══ DATA SEGMENT ══

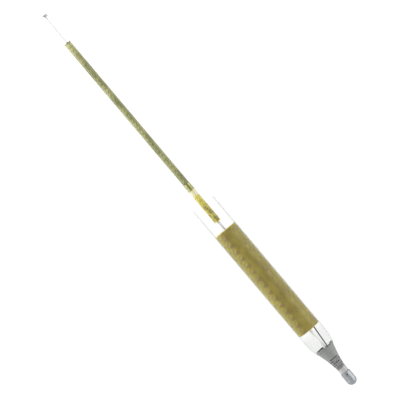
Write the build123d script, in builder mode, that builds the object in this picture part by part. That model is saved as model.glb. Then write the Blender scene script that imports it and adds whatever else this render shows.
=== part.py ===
from build123d import *
import os

# Flame sensor probe for a burner: a bare sensing rod in insulating sleeving, a thick insulated
# body in a clear film shroud, and a two-pole bullet terminal under a strain-relief boot.
#
# The probe's axis is X, with the tip towards -X. The origin is on the axis in the middle of the
# body, where a burner's clamp grips it. All sizes are in millimetres.

os.makedirs("parts", exist_ok=True)

# ---- driving dimensions -------------------------------------------------------------------------
body_length = 71.8
body_r = 7.05
body_wall = 0.7
rod_r = 1.70
sleeve_r = 1.95
sleeve_clearance = 0.05
stem_r = 0.77
bare_tip_length = 19.7
front_sleeve_length = 101.5
collar_length = 4.5
bead_length = 3.8
rear_sleeve_length = 18.7
stem_gap = 5.9
end_gap = 0.1
bead_chamfer = 0.1

# ---- stations along X ---------------------------------------------------------------------------
body_front = -body_length / 2
body_rear = body_length / 2
rear_sleeve_rear = body_front - stem_gap
rear_sleeve_front = rear_sleeve_rear - rear_sleeve_length
bead_rear = rear_sleeve_front - end_gap
bead_front = bead_rear - bead_length
collar_front = bead_front - collar_length
front_sleeve_rear = collar_front - end_gap
front_sleeve_front = front_sleeve_rear - front_sleeve_length
tip_x = front_sleeve_front - bare_tip_length

# ---- rod and stem -------------------------------------------------------------------------------
rod_short_of_sleeve = 6.5
rod_rear = rear_sleeve_rear - rod_short_of_sleeve
rod_socket_depth = 4.0
rod_tip_chamfer = 0.45
braze_length = 0.9
braze_r = 1.45
collar_slit = 0.6
collar_rim_r = 2.3
collar_rim_length = 0.3
stem_rear = 6.0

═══

# PROBLEM TO WORK ON
Reproduce all data above, unchanged.

# OUTPUT OF THE EXERCISE
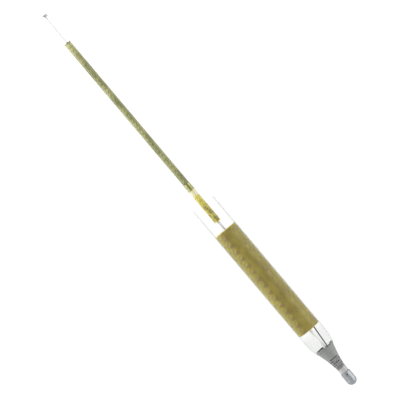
Write the build123d script, in builder mode, that builds the object in this picture part by part. That model is saved as model.glb. Then write the Blender scene script that imports it and adds whatever else this render shows.
=== part.py ===
from build123d import *
import os

# Flame sensor probe for a burner: a bare sensing rod in insulating sleeving, a thick insulated
# body in a clear film shroud, and a two-pole bullet terminal under a strain-relief boot.
#
# The probe's axis is X, with the tip towards -X. The origin is on the axis in the middle of the
# body, where a burner's clamp grips it. All sizes are in millimetres.

os.makedirs("parts", exist_ok=True)

# ---- driving dimensions -------------------------------------------------------------------------
body_length = 71.8
body_r = 7.05
body_wall = 0.7
rod_r = 1.70
sleeve_r = 1.95
sleeve_clearance = 0.05
stem_r = 0.77
bare_tip_length = 19.7
front_sleeve_length = 101.5
collar_length = 4.5
bead_length = 3.8
rear_sleeve_length = 18.7
stem_gap = 5.9
end_gap = 0.1
bead_chamfer = 0.1

# ---- stations along X ---------------------------------------------------------------------------
body_front = -body_length / 2
body_rear = body_length / 2
rear_sleeve_rear = body_front - stem_gap
rear_sleeve_front = rear_sleeve_rear - rear_sleeve_length
bead_rear = rear_sleeve_front - end_gap
bead_front = bead_rear - bead_length
collar_front = bead_front - collar_length
front_sleeve_rear = collar_front - end_gap
front_sleeve_front = front_sleeve_rear - front_sleeve_length
tip_x = front_sleeve_front - bare_tip_length

# ---- rod and stem -------------------------------------------------------------------------------
rod_short_of_sleeve = 6.5
rod_rear = rear_sleeve_rear - rod_short_of_sleeve
rod_socket_depth = 4.0
rod_tip_chamfer = 0.45
braze_length = 0.9
braze_r = 1.45
collar_slit = 0.6
collar_rim_r = 2.3
collar_rim_length = 0.3
stem_rear = 6.0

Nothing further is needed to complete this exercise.